Cuando escucho a alguien tildarme de egoísta, me preparo
para un abuso. Reprochar algo natural, casi inocente, es perseguir en otro lo
que no se tolera en uno mismo. ¿Cómo no ser egoísta? Es más: ¿cómo estar sano
si uno no es egoísta?
Solo una moral perversa condena el espontáneo
impulso de quererse y defenderse, de afirmarse ante el mundo. ¿Cómo va a amar
la vida, o a los demás, quien no se ama? El egoísmo es inevitable y necesario,
nace de la disgregación de la biosfera en individuos; la vida se divide y,
porque nos abarca a todos, acaba echando un pulso consigo misma. El todo brilla
como un rescoldo en nuestra nostalgia; pero la individualidad nos queda más
cerca y nos define.
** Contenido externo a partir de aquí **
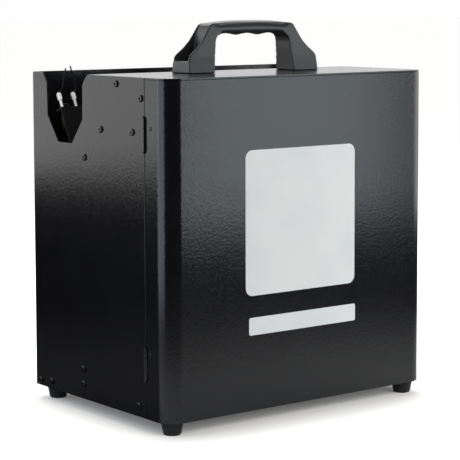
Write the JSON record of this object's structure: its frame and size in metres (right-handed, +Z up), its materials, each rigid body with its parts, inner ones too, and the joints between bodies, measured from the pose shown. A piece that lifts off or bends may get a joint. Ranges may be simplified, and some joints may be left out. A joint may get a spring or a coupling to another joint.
{
  "type": "stage flame machine",
  "caption": "Black steel flame effect machine with a hinged front door, carry handle, can bay and an open rear trough of spark-ignited burner stations.",
  "frame": {"origin": "on the floor under the middle of the case", "axes": "+Z up, the door faces -Y, +X to the right of someone who looks at the door"},
  "size_m": [0.3281, 0.2352, 0.3843],
  "materials": {
    "powder_coat": "fine textured black powder coat",
    "plated_steel": "zinc or nickel plated steel",
    "handle_nylon": "moulded glass-filled nylon, fine spark texture",
    "foot_rubber": "black moulded rubber",
    "brass": "turned brass, heat dulled",
    "dark_steel": "heat-darkened steel",
    "ceramic": "unglazed white alumina",
    "valve_steel": "painted solenoid valve body and coil",
    "lead_silicone": "dark silicone high-voltage lead",
    "copper": "drawn copper pipe",
    "rail_aluminium": "mill-finish aluminium",
    "module_resin": "potted module housing",
    "circuit_board": "green circuit board with a dark display",
    "button_plastic": "grey moulded key caps",
    "black_plastic": "black moulded inlet and rocker"
  },
  "bodies": {
    "case": {"base_tray": "powder_coat", "left_side_panel": "powder_coat", "right_side_panel": "powder_coat", "rear_panel": "powder_coat", "top_plate": "powder_coat", "flame_trough": "powder_coat", "bulkhead": "powder_coat", "lower_hinge_case_leaf": "powder_coat", "upper_hinge_case_leaf": "powder_coat", "lower_hinge_pin": "plated_steel", "upper_hinge_pin": "plated_steel", "signal_in_socket": "plated_steel", "signal_out_socket": "plated_steel", "carry_handle": "handle_nylon", "front_left_foot": "foot_rubber", "front_right_foot": "foot_rubber", "rear_left_foot": "foot_rubber", "rear_right_foot": "foot_rubber", "left_nozzle": "brass", "left_electrode_bracket": "dark_steel", "left_insulator_a": "ceramic", "left_insulator_b": "ceramic", "left_electrode_a": "dark_steel", "left_electrode_b": "dark_steel", "left_solenoid_valve": "valve_steel", "left_ignition_lead": "lead_silicone", "left_gas_pipe": "copper", "centre_nozzle": "brass", "centre_electrode_bracket": "dark_steel", "centre_insulator_a": "ceramic", "centre_insulator_b": "ceramic", "centre_electrode_a": "dark_steel", "centre_electrode_b": "dark_steel", "centre_solenoid_valve": "valve_steel", "centre_ignition_lead": "lead_silicone", "centre_gas_pipe": "copper", "right_nozzle": "brass", "right_electrode_bracket": "dark_steel", "right_insulator_a": "ceramic", "right_insulator_b": "ceramic", "right_electrode_a": "dark_steel", "right_electrode_b": "dark_steel", "right_solenoid_valve": "valve_steel", "right_ignition_lead": "lead_silicone", "right_gas_pipe": "copper", "valve_rail": "rail_aluminium", "ignition_module": "module_resin", "power_supply": "rail_aluminium", "control_board": "circuit_board", "power_inlet": "black_plastic"},
    "door": {"front_door": "powder_coat", "lower_hinge_door_leaf": "powder_coat", "upper_hinge_door_leaf": "powder_coat", "lock_body": "plated_steel"},
    "lock_cam": {"lock_cam": "plated_steel"},
    "mains_rocker": {"mains_rocker": "black_plastic"},
    "menu_button": {"menu_button": "button_plastic"},
    "down_button": {"down_button": "button_plastic"},
    "up_button": {"up_button": "button_plastic"},
    "enter_button": {"enter_button": "button_plastic"}
  },
  "joints": [
    {"name": "door_hinge", "type": "hinge", "parent": "case", "child": "door", "pos_m": [-0.162, -0.081, 0.173], "axis": [0, 0, -1], "range_deg": [0, 110]},
    {"name": "lock_turn", "type": "hinge", "parent": "door", "child": "lock_cam", "pos_m": [0.152, -0.094, 0.173], "axis": [-1, 0, 0], "range_deg": [0, 90]},
    {"name": "rocker_tilt", "type": "hinge", "parent": "case", "child": "mains_rocker", "pos_m": [0.117, 0.1158, 0.061], "axis": [-1, 0, 0], "range_deg": [0, 14]},
    {"name": "menu_button_press", "type": "slide", "parent": "case", "child": "menu_button", "axis": [0, -1, 0], "range_m": [0, 0.0015], "stiffness_N_per_m": 250},
    {"name": "down_button_press", "type": "slide", "parent": "case", "child": "down_button", "axis": [0, -1, 0], "range_m": [0, 0.0015], "stiffness_N_per_m": 250},
    {"name": "up_button_press", "type": "slide", "parent": "case", "child": "up_button", "axis": [0, -1, 0], "range_m": [0, 0.0015], "stiffness_N_per_m": 250},
    {"name": "enter_button_press", "type": "slide", "parent": "case", "child": "enter_button", "axis": [0, -1, 0], "range_m": [0, 0.0015], "stiffness_N_per_m": 250}
  ]
}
La división crea la variedad, lo múltiple se tienta para
amarse y para luchar.
Por eso no hay encuentro
sin intercambio, y la solidaridad emerge del más primitivo amor propio. El
egoísmo no es destructivo mientras no lo pervierte su represión, que suele ser
tan violenta como su ulterior estallido desordenado. Ambas tentaciones, la
represión y la violencia, también son humanas, pero implican un deterioro. El
egoísmo convertido en proyecto y en inteligencia se lanza hacia la belleza y la
dignidad. Epicuro, Spinoza, Nietzsche… reclaman un egoísmo mesurado.